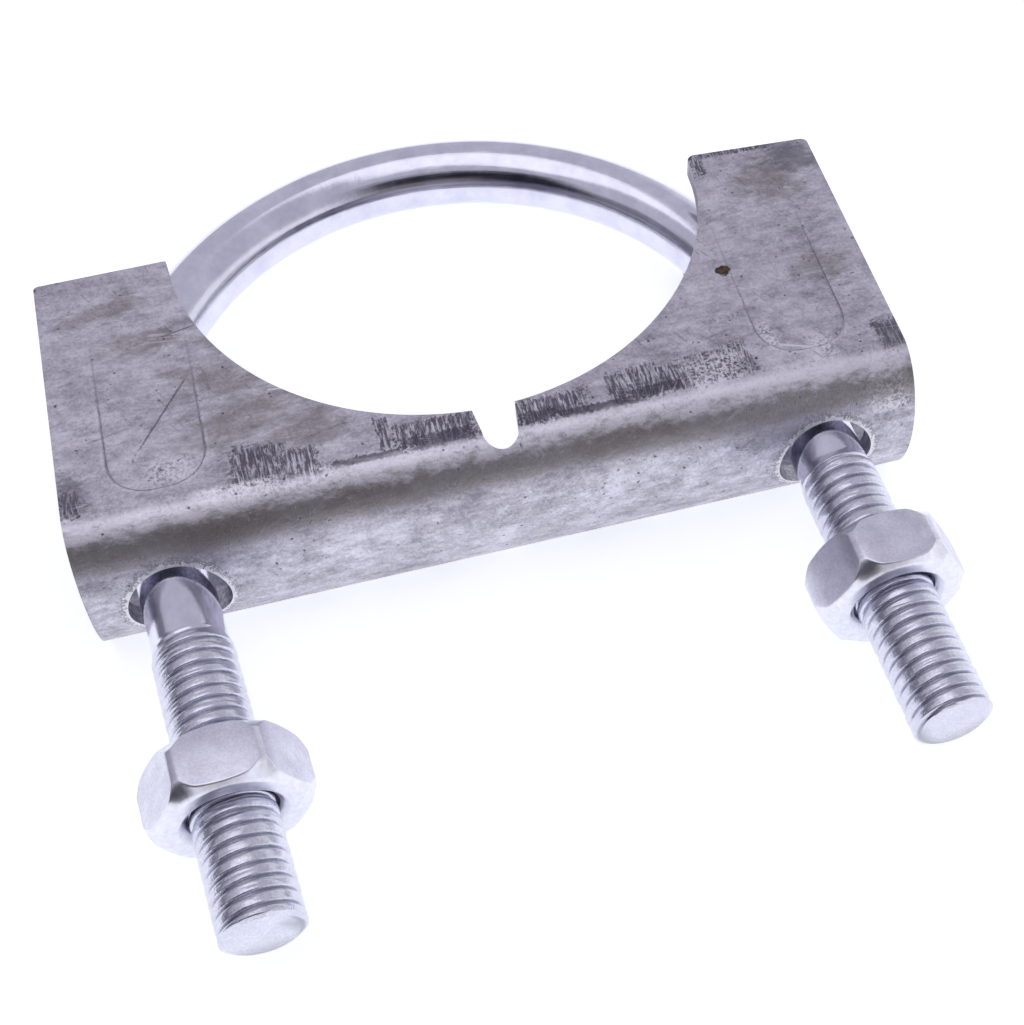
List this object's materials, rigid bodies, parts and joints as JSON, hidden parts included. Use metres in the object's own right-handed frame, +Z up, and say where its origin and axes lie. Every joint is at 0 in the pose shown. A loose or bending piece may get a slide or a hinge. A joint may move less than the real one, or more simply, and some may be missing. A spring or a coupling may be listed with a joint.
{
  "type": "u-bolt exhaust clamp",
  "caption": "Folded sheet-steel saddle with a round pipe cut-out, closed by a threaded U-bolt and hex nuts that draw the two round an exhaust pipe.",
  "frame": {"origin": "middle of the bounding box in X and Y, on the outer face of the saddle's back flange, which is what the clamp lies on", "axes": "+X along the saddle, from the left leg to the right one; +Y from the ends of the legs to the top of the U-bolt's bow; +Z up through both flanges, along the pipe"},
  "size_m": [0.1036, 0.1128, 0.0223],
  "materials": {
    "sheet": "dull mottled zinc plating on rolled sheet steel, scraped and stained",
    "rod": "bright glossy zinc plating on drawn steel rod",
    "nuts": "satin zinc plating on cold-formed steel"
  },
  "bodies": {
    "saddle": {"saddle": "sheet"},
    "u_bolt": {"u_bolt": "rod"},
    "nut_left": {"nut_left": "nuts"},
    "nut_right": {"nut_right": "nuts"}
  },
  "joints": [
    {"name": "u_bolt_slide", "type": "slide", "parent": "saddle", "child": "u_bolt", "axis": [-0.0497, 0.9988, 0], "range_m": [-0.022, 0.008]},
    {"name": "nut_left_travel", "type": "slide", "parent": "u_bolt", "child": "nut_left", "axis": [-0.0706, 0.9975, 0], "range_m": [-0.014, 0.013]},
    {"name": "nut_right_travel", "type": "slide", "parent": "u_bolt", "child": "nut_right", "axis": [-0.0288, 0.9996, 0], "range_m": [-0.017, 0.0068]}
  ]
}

──────

● Task instructions
Reproduce the full listing word for word.

● The response
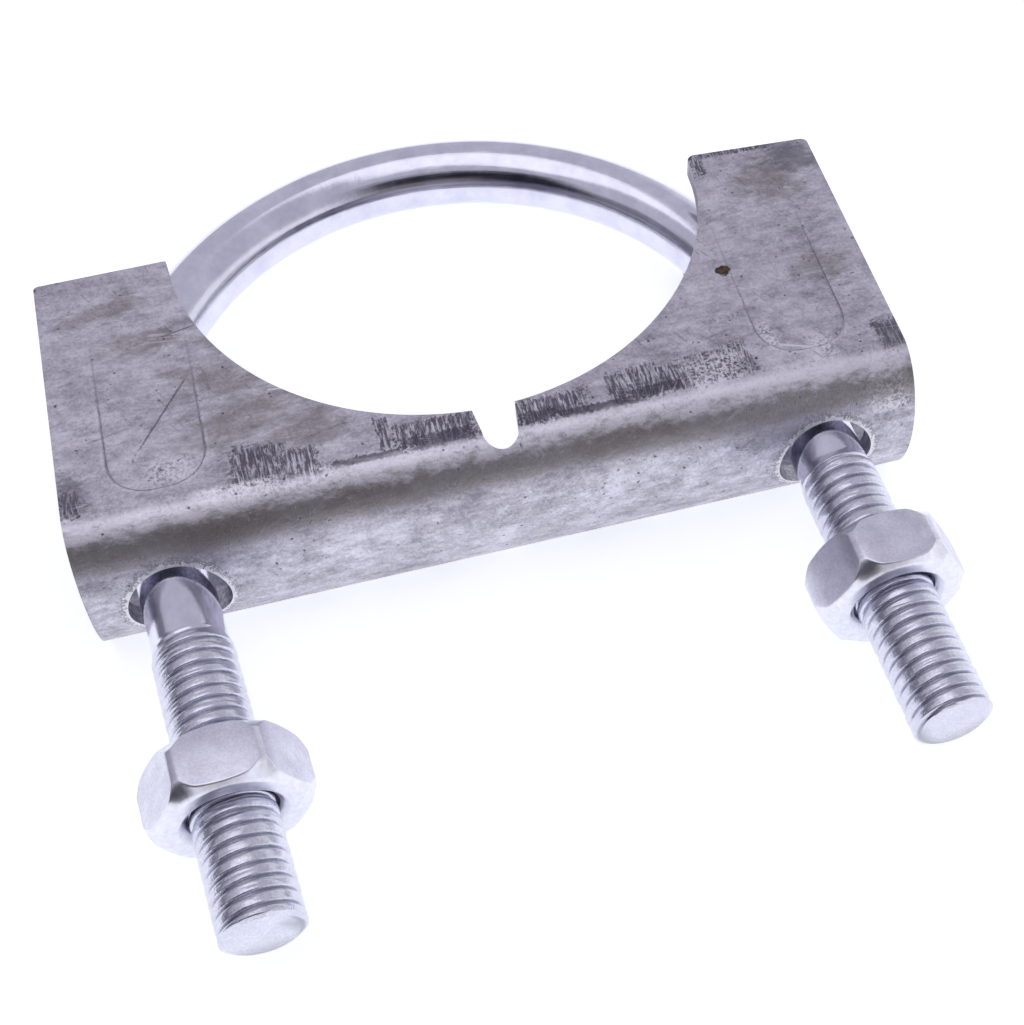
List this object's materials, rigid bodies, parts and joints as JSON, hidden parts included. Use metres in the object's own right-handed frame, +Z up, and say where its origin and axes lie. Every joint is at 0 in the pose shown. A loose or bending piece may get a slide or a hinge. A joint may move less than the real one, or more simply, and some may be missing. A spring or a coupling may be listed with a joint.
{
  "type": "u-bolt exhaust clamp",
  "caption": "Folded sheet-steel saddle with a round pipe cut-out, closed by a threaded U-bolt and hex nuts that draw the two round an exhaust pipe.",
  "frame": {"origin": "middle of the bounding box in X and Y, on the outer face of the saddle's back flange, which is what the clamp lies on", "axes": "+X along the saddle, from the left leg to the right one; +Y from the ends of the legs to the top of the U-bolt's bow; +Z up through both flanges, along the pipe"},
  "size_m": [0.1036, 0.1128, 0.0223],
  "materials": {
    "sheet": "dull mottled zinc plating on rolled sheet steel, scraped and stained",
    "rod": "bright glossy zinc plating on drawn steel rod",
    "nuts": "satin zinc plating on cold-formed steel"
  },
  "bodies": {
    "saddle": {"saddle": "sheet"},
    "u_bolt": {"u_bolt": "rod"},
    "nut_left": {"nut_left": "nuts"},
    "nut_right": {"nut_right": "nuts"}
  },
  "joints": [
    {"name": "u_bolt_slide", "type": "slide", "parent": "saddle", "child": "u_bolt", "axis": [-0.0497, 0.9988, 0], "range_m": [-0.022, 0.008]},
    {"name": "nut_left_travel", "type": "slide", "parent": "u_bolt", "child": "nut_left", "axis": [-0.0706, 0.9975, 0], "range_m": [-0.014, 0.013]},
    {"name": "nut_right_travel", "type": "slide", "parent": "u_bolt", "child": "nut_right", "axis": [-0.0288, 0.9996, 0], "range_m": [-0.017, 0.0068]}
  ]
}